A partir de então, vários outros também criaram impostos sobre serviços digitais. No entanto, alguns deles suspenderam a cobrança do tributo quando do anúncio do acordo em relação à solução dos dois pilares em outubro de 2021. Foi o caso, por exemplo, da Áustria, França, Itália, Espanha, Reino Unido e da Turquia[v]. Agora, com o atraso no Pilar 1, esses países podem vir a retornar a cobrança até como forma de pressionar a sua implementação.
Recentemente, noticiou-se que o Canadá também estaria pensando em implementar o imposto sobre serviços digitais. Cogitado há alguns anos, a ideia foi suspensa para aguardar as negociações do Pilar 1. O imposto canadense seria cobrado à alíquota de 3% sobre o faturamento de algumas atividades, entre as quais plataformas digitais, mídias sociais e anúncios online[vi]. Bastou o anúncio para que já começassem as ameaças de retaliação pelos Estados Unidos[vii].
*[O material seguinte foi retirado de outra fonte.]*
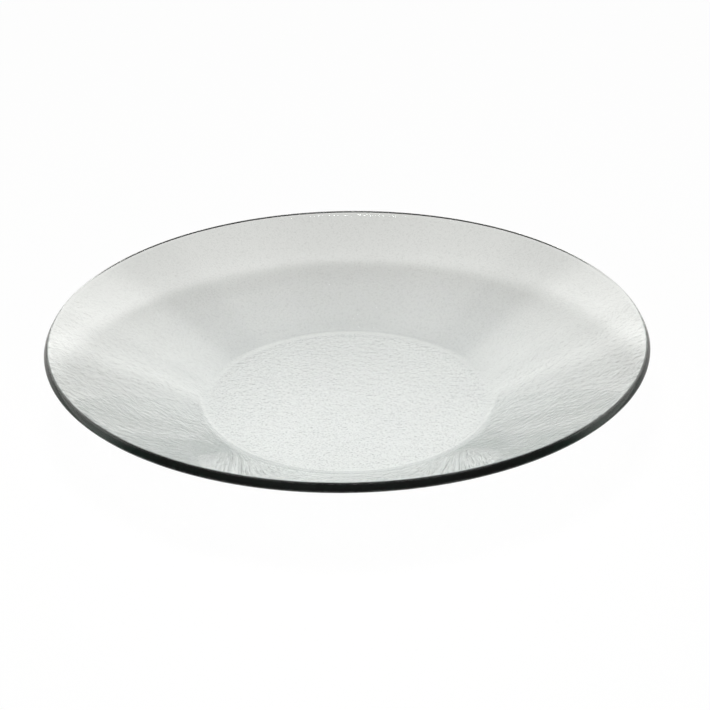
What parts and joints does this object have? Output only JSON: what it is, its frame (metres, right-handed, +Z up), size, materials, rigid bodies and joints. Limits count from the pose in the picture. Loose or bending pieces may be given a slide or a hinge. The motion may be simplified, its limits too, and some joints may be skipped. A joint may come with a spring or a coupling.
{
  "type": "shallow round glass dish",
  "caption": "Shallow round dish of clear green-edged glass, slumped in one piece: flat floor, bend, straight flared wall and polished edge. Holds fruit or serves food.",
  "frame": {"origin": "centre of the flat underside, on the surface that the dish stands on", "axes": "+Z up along the dish's axis of revolution; X and Y are any two directions across the rim"},
  "size_m": [0.35, 0.35, 0.055],
  "materials": {
    "glass": "polished upper face and edge, finely pebbled underside"
  },
  "bodies": {
    "root": {"dish": "glass"}
  },
  "joints": []
}
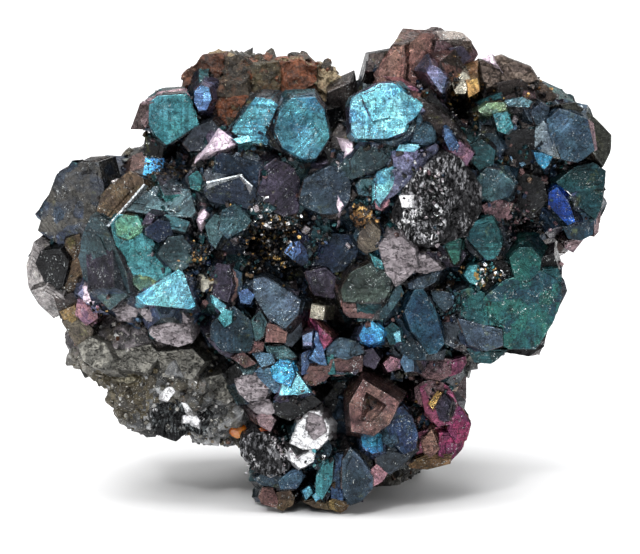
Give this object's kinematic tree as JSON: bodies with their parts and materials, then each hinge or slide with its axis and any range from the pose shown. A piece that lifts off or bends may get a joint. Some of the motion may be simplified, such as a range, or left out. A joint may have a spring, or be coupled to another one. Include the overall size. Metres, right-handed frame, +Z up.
{
  "type": "galena mineral specimen",
  "caption": "Cluster of intergrown galena crystals with blue and teal tarnish on ore rock, with brown sphalerite crystals at the top left.",
  "frame": {"origin": "middle of the width and depth, at the height of the flats that the specimen stands on", "axes": "+X to the right and along the width seen from the best side, which looks along -Y, +Z up"},
  "size_m": [0.0588, 0.0334, 0.0482],
  "materials": {
    "tarnished_galena": "satin",
    "ore_rock": "matte",
    "sphalerite": "satin"
  },
  "bodies": {
    "root": {"galena_crystals": "tarnished_galena", "matrix_rock": "ore_rock", "sphalerite_crystals": "sphalerite"}
  },
  "joints": []
}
Enfim, enquanto o Brasil foca na sua reforma tributária do consumo, discute-se atualmente uma reforma da tributação mundial composta por dois pilares: um para alocar mais lucros para os países onde se situam os consumidores; outro para implementar um imposto mínimo global. Apesar dos avanços, a demora na sua implementação, notadamente em relação ao Pilar 1, tem feito ressurgir o fantasma do imposto sobre serviços digitais.